Oleh: Muhammad Ulil Albab
Mahasiswa | Pascasarjana Politeknik Lodz, Polandia
Pertumbuhan e-commerce Indonesia mencapai 78% per tahun dengan nilai transaksi pada 2018 mencapai Rp 144,1 triliun. Angka ini meningkat hingga lima kali lipat jika dibandingkan dengan kondisi lima tahun lalu [1]. Sejumlah perusahaan rintisan dengan label unicorn antara lain Bukalapak dan Tokopedia menikmati keuntungan pada bisnis digital ini. Serta puluhan e-commerce lainnya yang masih berjibaku untuk merebut sisa pangsa pasar yang ada telebih penetrasi internet yang sudah menyentuh angka 54,68% dari total jumlah penduduk.

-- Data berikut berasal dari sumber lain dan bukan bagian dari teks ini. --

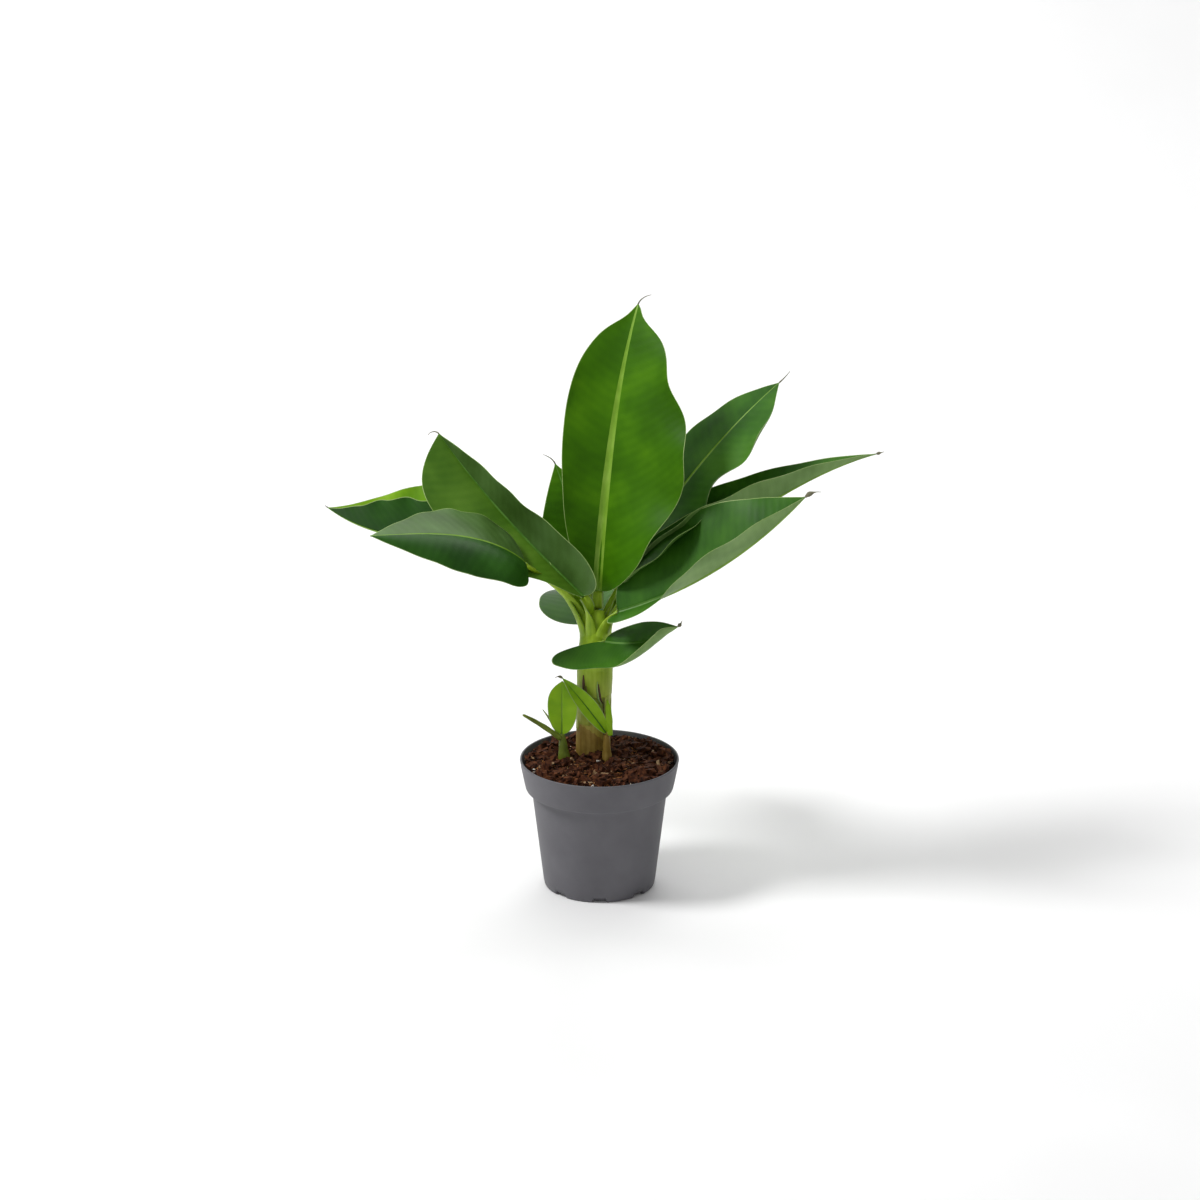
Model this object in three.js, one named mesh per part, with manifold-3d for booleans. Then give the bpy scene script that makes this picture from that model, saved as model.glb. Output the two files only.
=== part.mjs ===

Salah satu aspek yang memiliki peranan penting untuk terus mendorong pertumbuhan ekonomi digital adalah adanya perusahaan penyedia jasa logistik. Perusahaan ini menjadi kunci sebagai pihak yang mendistribusikan barang sampai ke tangan konsumen. Berdasarkan data dari World Bank, Indeks Kinerja Logistik Indonesia (Logistics Performance Index) mengalami kenaikan dari peringkat 63 pada tahun 2016 menjadi 46 pada tahun 2018 [2]. Kompetisi antar penyedia jasa logistik akan semakin kompetitif sehingga strategi atau terobosan baru diperlukan untuk memastikan bisnis dapat berjalan dengan lancar.
Big Data Analytics
Efek dari besarnya transaksi digital di masyarakat berdampak pada jumlah arus data yang beredar. Perusahaan e-commerce dituntut mampu menganalisis data yang telah tercatat untuk digunakan sebagai acuan dalam mengambil keputusan strategis. Sistem distribusi dan kemampuan untuk mengelola logistik memiliki hubungan yang sangat kuat pada suksesnya perusahaan e-commerce [3], [4]. Selain itu manajemen e-commerce juga membutuhkan layanan pengiriman yang memuaskan, sistem informasi logistik yang baik, keamanan dalam pengadaan, kolaborasi dalam internal organisasi, serta kemudahan pembayaran melalui mobile banking dan mobile channel yang efisien [5].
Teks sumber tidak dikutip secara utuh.